The early days of distillery operations were filled with ups and downs, with ownership being passed around until George Lawson & Sons took the helm in 1846 until 1896. This lead to Clynelish building a strong reputation of high class production - this was seen in a report by Alfred Barnard, Victorian writer and distilling historian, where he mentioned the distillery having an impressive operation and remarkable reputation. Clynelish became so popular that they had to start rejecting trade offers, and the majority of their whisky was sent out duty paid to private customers all over the United Kingdom. This success carried over into the 20th century. In 1896, Glasgow based blenders James Ainslie & Heilbron along with John Risk purchased Clynelish from the Sutherland estate. This takeover saw Clynelish undergo a large expansion- building new warehouses for more storage space. DCL (Distillers Company Limited) and John Risk purchased the distillery in 1912, before Risk was bought out in 1925 which allowed for DCL to merge with John Walker and Sons, and become sole owners of Clynelish. This marked the beginning of the end for Clynelish's success, and the distillery was closed in 1931 during the Great Depression years, and remained mostly silent until 1945 after World War II. 
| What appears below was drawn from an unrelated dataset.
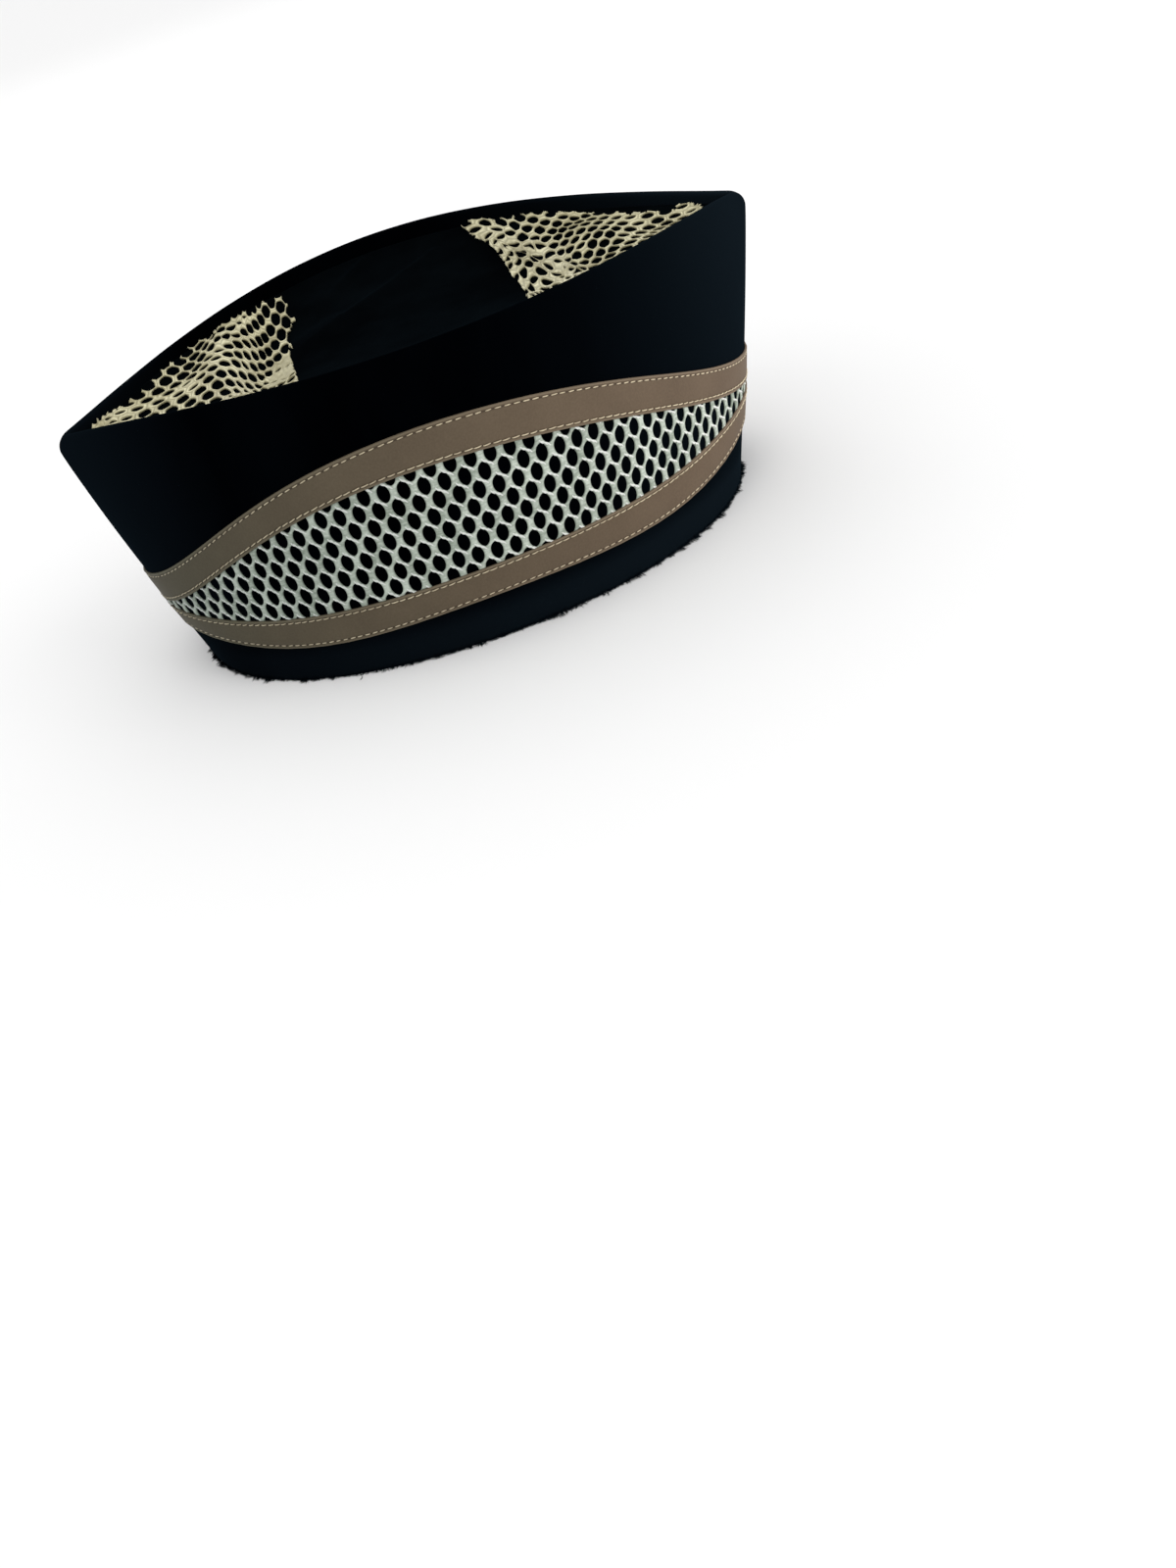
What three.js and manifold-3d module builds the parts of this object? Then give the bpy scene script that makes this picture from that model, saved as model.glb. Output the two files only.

In the 1960s, blended whisky was at the top of the popularity scale, with little regard for single malts. Clynelish whisky was mostly used as filling whisky for Johnnie Walker and other DCL brands, whilst their single malt expressions were extremely limited. The distillery converted to electricity and internal steam heating for the stills, previously heated by coal from the mines in Brora. Then in 1966, to keep up with the growing demand for blended whisky, DCL started production on a new Clynelish distillery with 6 stills rather than 2. The new distillery was completed 1967, and both sites initially operated under the Clynelish name. The new, modern distillery operated as 'Clynelish A' with the old referred to as 'Clynelish B'. Clynelish B was mothballed in 1968, and reopened under the new name of Brora in 1969 after the Scotch Whisky Association did not allow for 2 distilleries to operate under the same name. Brora temporarily filled a gap for DCL by producing heavily peated whisky to differentiate from Clynelish, however the smaller capacity of the distillery made it difficult to compete with Caol Ila, and was closed down in 1983. 
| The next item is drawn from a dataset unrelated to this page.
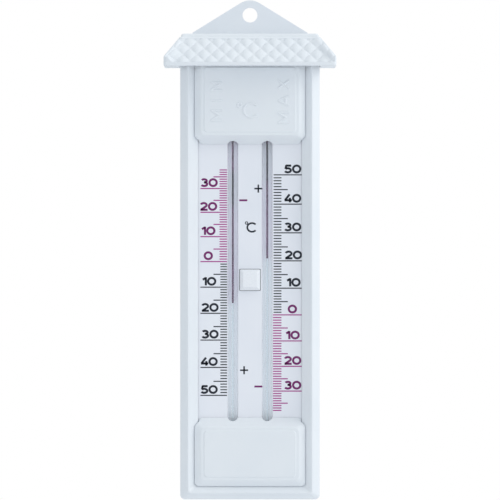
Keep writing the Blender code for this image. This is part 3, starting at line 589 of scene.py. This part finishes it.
# %% Roof
controls = np.concatenate([roof_rows(0), roof_rows(1)[::-1]])
roof_profile = soften(controls, np.array([0, 0, 0, 0.5, 0.7, 0.25, 0.25, 0.3, 0.3, 0, 0, 0]) * MM)
halves = np.split(roof_profile, 2)
halves[1] = halves[1][::-1]
stations = np.concatenate([[0], np.cumsum(np.linalg.norm(np.diff(halves[0], axis=0), axis=1))])
SPACING = 0.27 * MM  # between rows, fine enough for a tile's shape
edge_station = stations[len(halves[0]) // 2]  # rows get fine from the roof's upper edge down
wanted = np.union1d(stations, np.arange(edge_station, stations[-1], SPACING))
index = np.interp(wanted, stations, np.arange(len(stations)))
outer, inner = (
    roof_outlines(np.stack([np.interp(index, np.arange(len(rows)), k) for k in rows.T], 1))
    for rows in halves
)
outer = outer - outward(outer) * tiles(outer)[:, :, None]
count, across = outer.shape[:2]
roof_points = np.concatenate([outer, inner[::-1]])
step = np.arange(count - 1)
rungs = [
    np.stack([p * across + column for p in (step, step + 1, 2 * count - 2 - step, 2 * count - 1 - step)], 1)
    for column in (0, across - 1)
]
shell = (roof_points.reshape(-1, 3), np.concatenate([squares(2 * count, across), *rungs]))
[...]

Today, Clynelish is still very prominent in Johnnie Walker blends, and their current owners Diageo (formally DCL) also place the spotlight on their impressive single malts. These single malts are displayed through the 'Hidden Malts' series alongside Glen Ord, Glen Elgin and Caol Ila. Independent bottlers have also been active in bottling single malt Clynelish, with bottles from the likes of Hart Brothers, Adelphi, and Gordon & Macphail popping up on the secondary market from time to time. 
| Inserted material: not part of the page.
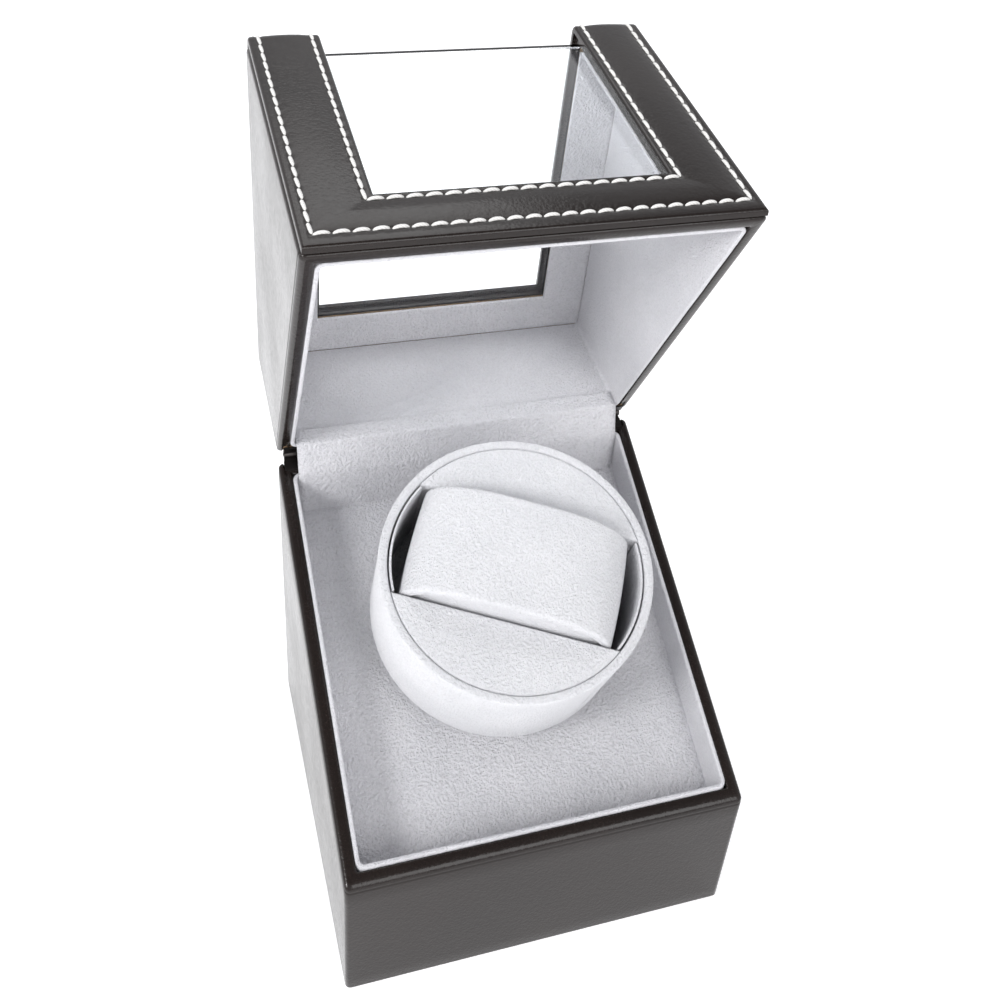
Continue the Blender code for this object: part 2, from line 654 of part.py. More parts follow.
def build_hinge():
    """Continuous hinge along the back, its pin, and the suede strip that hides it inside."""
    base_level = (-RIM_HALF_GAP - HINGE_LEAF, -RIM_HALF_GAP)
    lid_level = (RIM_HALF_GAP, RIM_HALF_GAP + HINGE_LEAF)
    hinge_leaf("hinge_base_leaf", base_level, range(0, KNUCKLES, 2), ON_BASE)
    hinge_leaf("hinge_lid_leaf", lid_level, range(1, KNUCKLES, 2), ON_LID)
    half = HINGE_LENGTH / 2
    pin = along_x(rod(HINGE_PIN, -half, half, segments=12), *HINGE_AXIS.yz)
    part("hinge_pin", pin, STEEL, smooth=True)

    face = HALF_DEPTH - LINER_IN - GAP
    thickness = 0.8 * MM
    back_edge = HALF_DEPTH - LINER_IN

    def on_open_lid(inward, up):
        """Point inside the lid, from its back liner's face and lower edge, with the lid open."""
        arm = Vector((back_edge - inward - HINGE_AXIS.y, split_z(back_edge) + up - HINGE_AXIS.z))
        cos, sin = math.cos(LID_OPEN), math.sin(LID_OPEN)
        return (HINGE_AXIS.y + cos * arm.x + sin * arm.y, HINGE_AXIS.z - sin * arm.x + cos * arm.y)

    rim = split_z(back_edge)
    low = split_z(face, GAP - DECK_DROP)
    far_side = [(face, low), (face, rim - 0.5 * MM),
                on_open_lid(GAP, -0.6 * MM), on_open_lid(GAP, 5.5 * MM)]
    near_side = [(face - thickness, low), (face - thickness, rim - 0.2 * MM),
                 on_open_lid(GAP + thickness, -0.9 * MM), on_open_lid(GAP + thickness, 5.5 * MM)]
    across = HALF_WIDTH - LINER_IN - 2 * GAP
    strip = wall(far_side + near_side[::-1], -across, across)
    part("suede_hinge_strip", strip, PALE_SUEDE)


# Drum and pillow.

def segment_outline(side):
    """Half-moon outline between the slot's edge and the face's rim."""
    start = math.asin(SLOT_HALF / FACE_RADIUS)
    points = arc((0, 0), FACE_RADIUS, start, math.pi - start, 28)
    return [(x, side * y) for x, y in points]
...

This months auction offers a couple of very rare Clynelish expressions such as a 12 year old single malt from the Clynelish distillery, bottled at cask strength for acclaimed Italian bar owner, Edoardo Giaccone; the first person in Italy to have official bottlings produced exclusively for his bar (then named Edward & Edward). Clynelish bottled three batches for Giaccone in 1969, 1971 and 1973 respectively. This bottle is from the 1973 release, which represents the first outing for the orange and brown label style that would go on to become the official Clynelish livery in 1977.

Also, a very special and exceptionally rare whisky distilled in 1965 at the old Clynelish distillery, which is now Brora, pre-dating the current Clynelish distillery and matured in oak for no less than 28 years. This was selected and bottled by Whyte & Whyte for the Spirits Library- a spirit importer which was based in Chicago before ceasing trade in 1998.